Most shark bites are on the limbs, according to Schappert, and when a shark's mouth hits a swimmer's arm or leg, "it's bound to sever an artery."
"Shark bites are not smooth -- they're jagged -- which makes the wound worse," he said. And the more jagged the wound, the more it will bleed, so it's important to know first-aid.
"The best thing you can do for that person is to stop the bleeding," Schappert said, which, if the victim is bit on a limb, means applying a tourniquet.
In 2014, Schappert took ABC News' Matt Gutman swimming in shark-infested waters off the Bahamas.
To properly learn how to fend off sharks, Gutman pulled on 15 pounds of chain mail armour, and then put clothes on top to simulate real people’s finding themselves stuck in shark-infested waters after a plane or a boat crash.
Gutman and Schappert then did what experts say not to do: flapping around in waters where sharks were feeding, wearing regular clothing.

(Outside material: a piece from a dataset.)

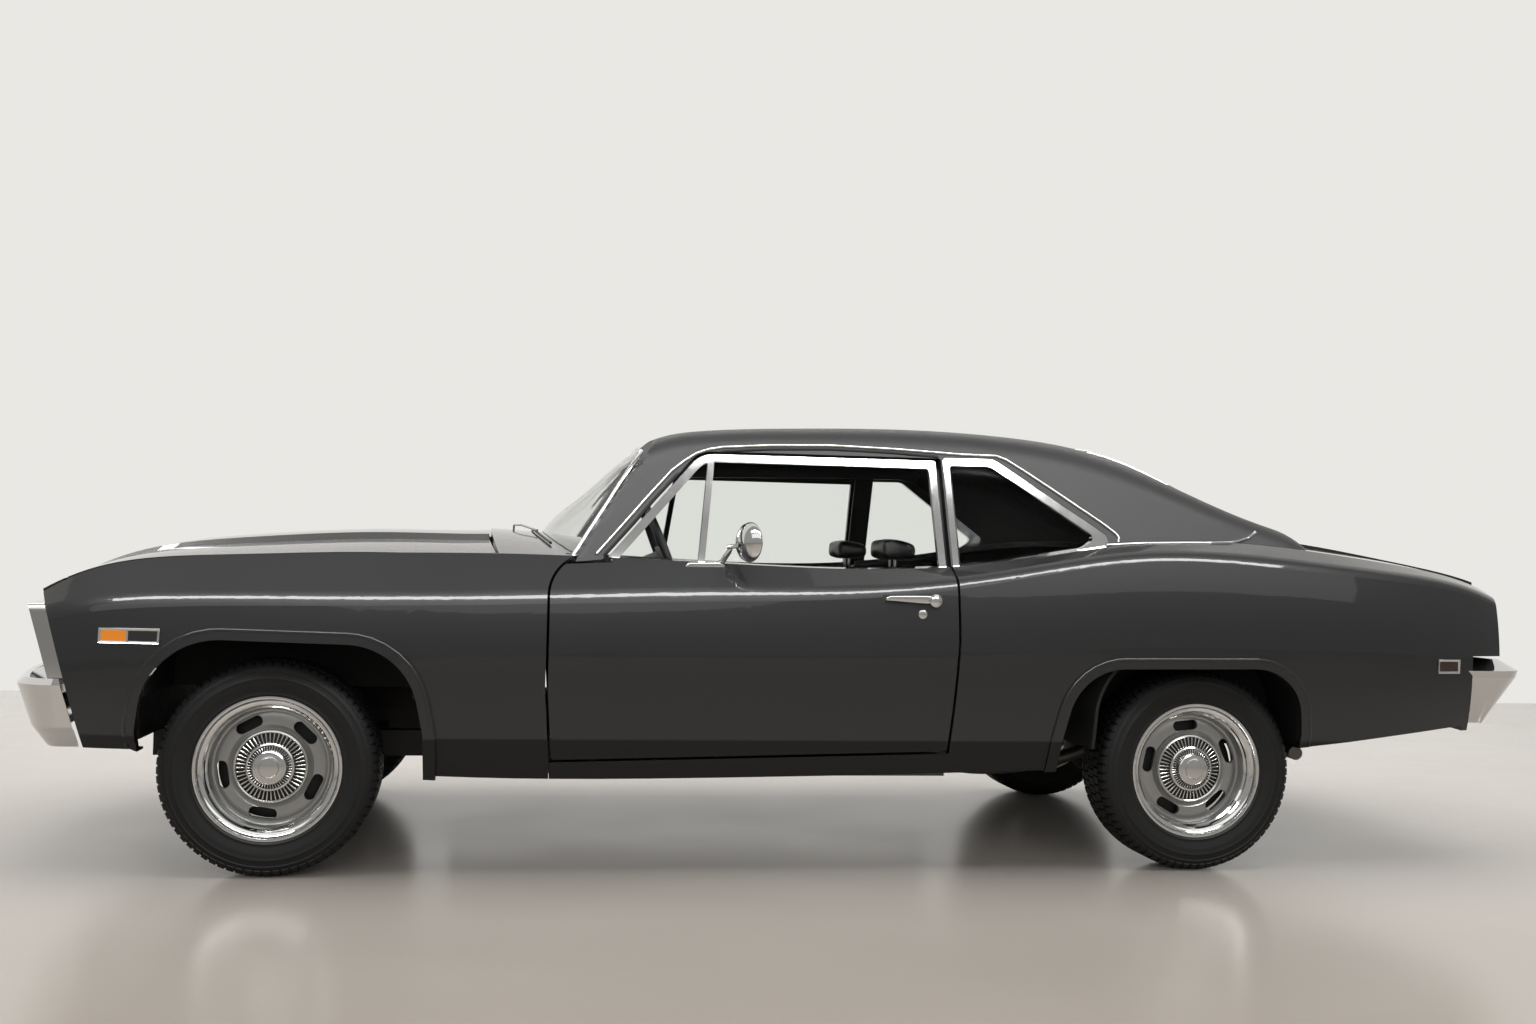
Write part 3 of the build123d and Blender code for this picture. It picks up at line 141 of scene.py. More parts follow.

While they were in the water, Schappert's advice to Gutman was to:
1. Slow down your movements.
Fast movements give off the signal of prey, he said. Also conserving energy is key to survival in the above scenario.
2. Team up.
If there are two people in the water, Schappert recommended treading water back to back to limit the spheres of control by half, to 180 degrees each.
3. Fight back.
If the sharks begin attacking, fight them off, Schappert said.
He recommended striking the sharks using quick, downward punching motions.
"All you can do is fight and let them know, 'I am not going down easy,'" Schappert told Gutman.